THE GENOMICS OF FIBROSIS PROGRESSION
Valeria Mas, Associate Professor, Departments of Surgery and Pathology; Director, Molecular Transplant Research Laboratory, Division of Transplant, Virginia Commonwealth University, Richmond, VA, USA
1. Understand the molecular events involved in fibrogenesis in allograft response to chronic injury.
2. Evaluate the utility of early systematic molecular signatures study of protocol biopsy tissues to identify those patients at high risk of allograft fibrosis progression.
3. Analyze the critical importance of prospective studies with appropriate sample size for power of calculation in biomarker discover of fibrogenesis post-transplantation.

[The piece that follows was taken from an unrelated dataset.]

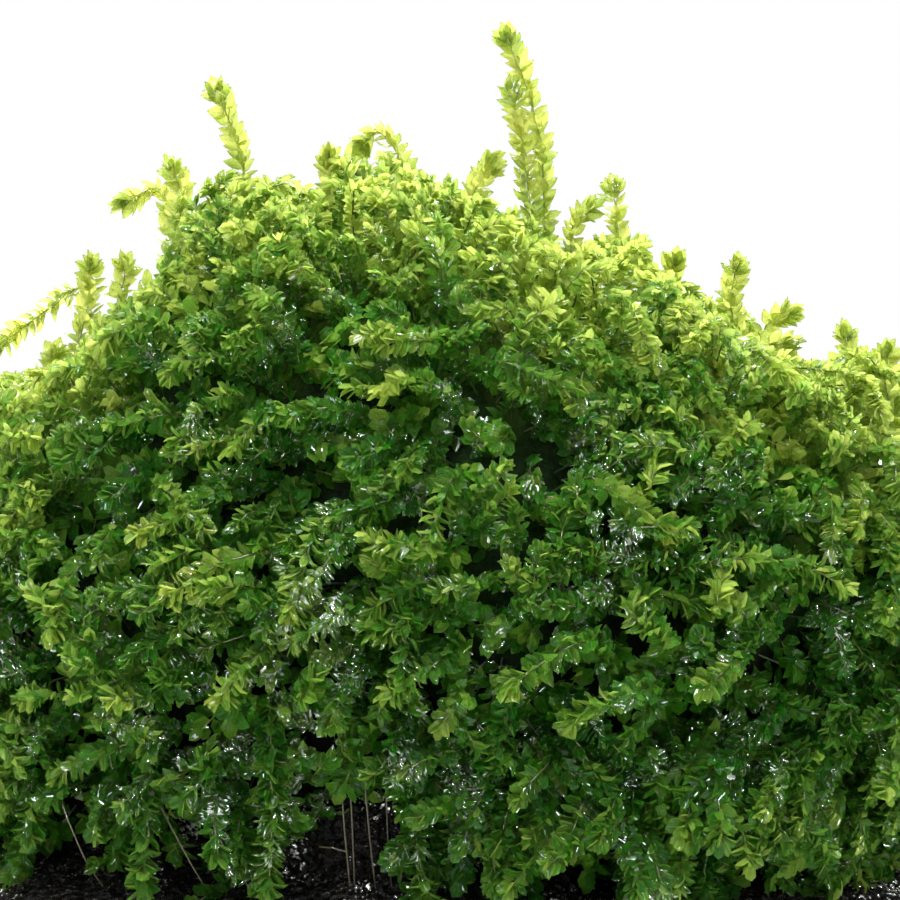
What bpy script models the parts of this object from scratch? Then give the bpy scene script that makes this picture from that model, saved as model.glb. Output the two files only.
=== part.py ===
"""Moss clump: a mound of leafy shoots grown over a pad of dark wet humus, cut off flat underneath.

Metres, +Z up, with the front at -Y. The origin is in the middle of the flat cut underside.
"""
import math
import random

import bmesh
import bpy
from mathutils import Vector, noise
from mathutils.bvhtree import BVHTree

MM = 0.001
TOUCH_GAP = 0.3 * MM

# Humus pad: half sizes of its foot, its rings from the foot up as (share of the foot, height),
# and the waves of its outline as (share of the foot, waves around, angle of the first)
PAD_HALF_WIDTH = 45 * MM
PAD_HALF_DEPTH = 32 * MM
PAD_RINGS = [(1.0, 0), (1.01, 6 * MM), (0.97, 12 * MM), (0.82, 17 * MM), (0.5, 20 * MM)]
PAD_TOP_HEIGHT = 21 * MM
PAD_SIDES = 26
PAD_LOBES = [(0.025, 3, 1), (0.018, 7, 0)]
PAD_LUMP = 2.5 * MM
PAD_LUMPS_AROUND = 4
PAD_LUMP_SPACING = 9 * MM

# Moss mound, without the tufts on it
MOUND_HALF_WIDTH = 51 * MM
MOUND_HALF_DEPTH = 37.5 * MM
MOUND_ROUNDNESS = 2.3
WAIST_HEIGHT = 19 * MM
CROWN_RISE = 41 * MM
FOOT_DROP = 26 * MM
MOUND_CUTS = 12
MOUND_SHIFT = 0.26
TUSSOCK_HEIGHT = 5 * MM
TUSSOCK_SPACING = 12 * MM

# Height of the crown from left to right, along the middle of the mound
CROWN_LINE = [
    (-46 * MM, 40.5 * MM), (-39 * MM, 43.5 * MM), (-34 * MM, 48 * MM), (-29 * MM, 56.5 * MM),
    (-24 * MM, 61 * MM), (-13 * MM, 60.5 * MM), (-7 * MM, 62 * MM), (1 * MM, 59.5 * MM),
    (12 * MM, 54.5 * MM), (21 * MM, 52 * MM), (30 * MM, 45 * MM), (37 * MM, 41 * MM),
    (42 * MM, 42.5 * MM), (46 * MM, 41 * MM),
]
CROWN_BAND = 26 * MM
CROWN_EVENING = 0.6

# The parting low in the front, where the pad shows between hanging shoots
PARTING_X = -8 * MM
PARTING_HALF_WIDTH = 8 * MM
PARTING_LIFT = 0.62

# Tufts fused to the mound, as rings of (share of the face they grow from, distance grown)
TUFT_RINGS = [(0.56, 2.0 * MM), (0.66, 4.8 * MM), (0.2, 6.9 * MM)]
TUFT_SPACING = 8.1 * MM
TUFT_ROOM = 5.4 * MM
TUFT_SEED = 7
TUFT_LEAN = 0.25
TUFT_DROOP = 0.45
TUFT_PAD_ROOM = 2.5 * MM
TUFT_TOP_ROOM = 4 * MM

# Short growth between the tufts, one low peak to a face
PEAK_LOW = 1.2 * MM
PEAK_HIGH = 3.6 * MM
PEAK_ROOM = 4.0 * MM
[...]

Fibrosis is the replacement of normal tissue by scar tissue as consequence of a reactive or reparative process called fibrogenesis. Stimuli to injury may include cell necrosis, apoptosis, inflammatory cell infiltration, and extra cellular matrix (ECM) alterations. The response to injury triggers the production of cytokines and other extracellular signals, including reactive oxygen species. These stimuli induce a fibrogenic response, resulting in an accumulation of ECM proteins within the organ as consequence of an imbalance between the deposition and degradation of ECM components.
Although self-reliant scar tissue has no effect on long-term outcomes, fibrogenesis will result in organ failure if injury persists or if response to injury is excessive. Protocol biopsies have played an important role demonstrating that fibrosis occurs before graft dysfunction is present.
Transcriptional changes may be detectable prior to histological apparent fibrosis, and discrimination of inflammatory infiltrates according to the group of expressed genes, promises to both improve diagnoses and optimize treatment strategies. Systematic analysis of gene-expression patterns will provide a window into the biology and pathogenesis of allograft fibrosis development. Innovative data of early detection of molecular patterns associated with fibrosis graft development in early protocol biopsies will be presented.
Gene expression analysis results will be presented for two different conditions (Loss of graft function with interstitial fibrosis (IF) and tubular atrophy (TA) in kidney transplant recipients (KTR) and HCV recurrence post-liver transplantation (LT)). For loss of graft function with IF/TA, gene expression (microarrays) in protocol biopsies was performed. Whether the pre-existing histological changes in the time zero biopsies were involved in post-transplant IF/TA progression was considered in the analysis.
For HCV recurrence post-LT, formalin fixed embedded tissues (FFPE) protocol biopsies were evaluated using Whole Genome DASL Assay (Illumina). Prediction modeling systems were established combining molecular and clinical data for predicting risk of allograft fibrosis development.